One of the most underrated applications of AI in e-commerce marketing is connecting your marketing campaigns to your inventory levels. Spending advertising dollars on products that are about to go out of stock wastes budget and frustrates customers. Similarly, products with excess inventory should receive a marketing push to move them before they become dead stock.

AI systems connect your ad platforms to your inventory management, automatically increasing ad spend on overstocked items and reducing spend on items running low. They can also trigger promotional campaigns for slow-moving inventory before it becomes a problem, using predictive analytics to identify which products are at risk of becoming excess stock weeks before a human merchandiser would notice.

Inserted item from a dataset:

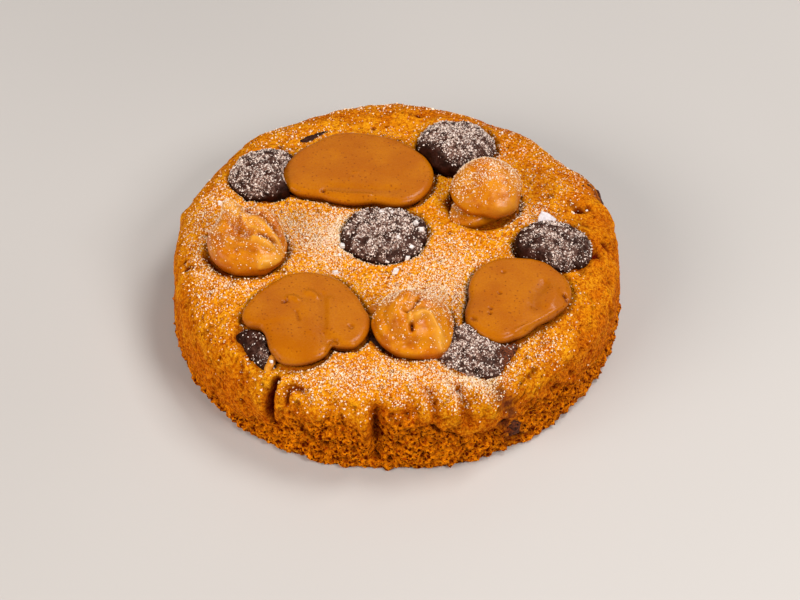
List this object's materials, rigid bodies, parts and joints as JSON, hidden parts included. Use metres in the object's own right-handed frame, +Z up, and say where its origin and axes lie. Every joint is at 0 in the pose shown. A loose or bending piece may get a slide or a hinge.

This integration between marketing and operations is one of the clearest examples of how AI creates value that traditional marketing approaches simply cannot match. Understanding the full ROI picture of AI marketing becomes especially important when these operational savings are factored into the equation.

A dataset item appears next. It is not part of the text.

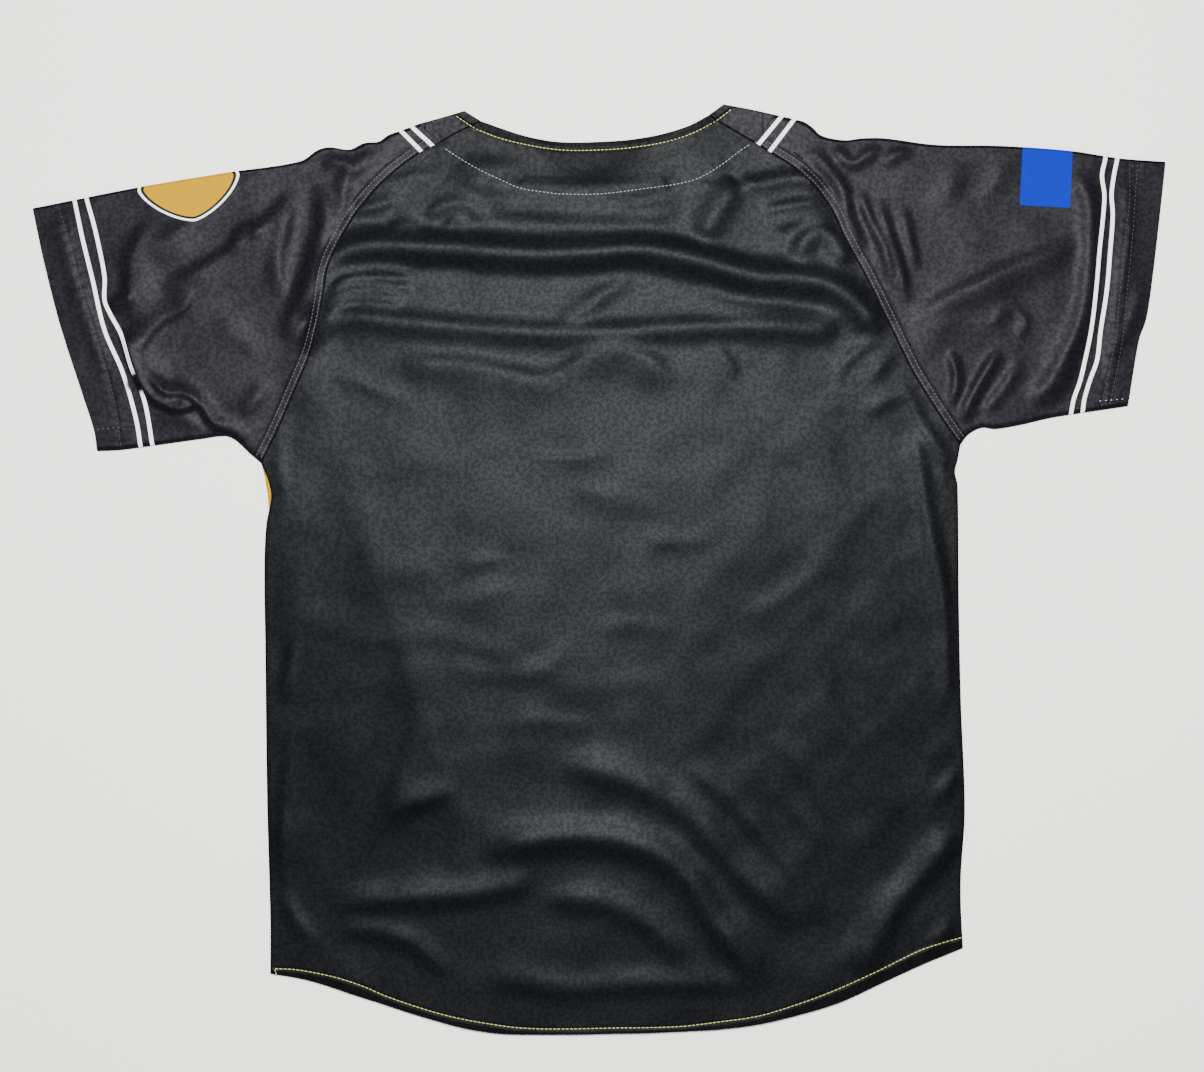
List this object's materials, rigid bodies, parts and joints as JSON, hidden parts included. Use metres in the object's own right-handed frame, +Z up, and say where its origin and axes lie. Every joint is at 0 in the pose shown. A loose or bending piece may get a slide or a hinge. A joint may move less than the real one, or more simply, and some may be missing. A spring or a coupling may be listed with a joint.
{
  "type": "baseball jersey",
  "caption": "Short-sleeved baseball jersey with raglan sleeves, a curved tail and a buttoned front, laid flat and face down.",
  "frame": {"origin": "middle of the jersey's outline, on the surface it lies on", "axes": "+X towards the wearer's right sleeve, +Y towards the neck, +Z up, out of the back"},
  "size_m": [0.9442, 0.7753, 0.0102],
  "materials": {
    "body_cloth": "matte mesh knit",
    "sleeve_cloth": "smooth knit",
    "button": "satin"
  },
  "bodies": {
    "root": {"back": "body_cloth", "front_left": "body_cloth", "front_right": "body_cloth", "placket": "body_cloth", "button_1": "button", "button_2": "button", "button_3": "button", "button_4": "button", "button_5": "button", "button_6": "button", "sleeve_left": "sleeve_cloth", "sleeve_right": "sleeve_cloth", "shoulder_left": "sleeve_cloth", "shoulder_right": "sleeve_cloth"}
  },
  "joints": []
}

Customer Lifetime Value Optimization

The most profitable e-commerce businesses are not the ones that acquire the most customers. They are the ones that maximize the lifetime value of each customer they acquire. AI plays a critical role in this by predicting each customer's future value and adjusting acquisition and retention spending accordingly.

If AI predicts that a new customer acquired through Google Shopping has a lifetime value of $500, spending $80 to acquire that customer makes perfect sense even if the first purchase only generates $50 in revenue. Conversely, if a customer segment has a predicted lifetime value of $60, spending $80 to acquire them is a losing proposition regardless of how many you convert.

AI lifetime value models consider purchase frequency, average order value, predicted retention duration, product mix, and dozens of other variables. They update continuously as new data comes in, giving you an always-current picture of which customers and channels are most valuable to your business.

Retention Campaigns That Keep Customers Coming Back

AI identifies customers who are at risk of churning before they leave, based on changes in their engagement patterns. If a customer who typically purchases every 30 days has not returned in 45 days, the AI triggers a personalized retention campaign. This might include a product recommendation based on their browsing history, a personalized offer, or simply a well-timed piece of content that re-engages their interest.

The timing and content of these retention campaigns are both optimized by AI. Some customers respond best to discounts. Others respond to new product announcements. Some need a reminder about a product they viewed but did not buy. The AI learns each customer's preferences and adapts the retention strategy accordingly.

Getting Started with AI E-Commerce Marketing

The path to AI-powered e-commerce marketing does not require ripping out your existing tech stack. Most AI tools integrate with popular platforms like Shopify, WooCommerce, BigCommerce, and Magento. The implementation typically follows this sequence:

  1. Start with product recommendations. This is the quickest win with the most direct revenue impact. Most AI recommendation engines can be installed and producing results within a week.
  2. Layer in ad optimization. Connect your product feed and ad accounts to an AI management platform. Let it learn for two to four weeks before making major budget shifts.
  3. Deploy email automation. Abandoned cart recovery, post-purchase sequences, and personalized promotions should all be running on AI-optimized schedules and content.
  4. Implement customer segmentation. As your AI tools collect data, the segmentation becomes increasingly powerful. Use segments to inform every marketing decision from ad targeting to email content to on-site merchandising.
  5. Connect inventory to marketing. This is the advanced step that most competitors have not taken yet, which means it is where you gain the biggest competitive edge.

Each step builds on the data and infrastructure of the previous one. By the time you reach step five, you have a fully integrated AI marketing system that optimizes every aspect of your e-commerce operation, from customer acquisition to retention to inventory management. The stores building this infrastructure today are setting themselves up to dominate their categories for years to come.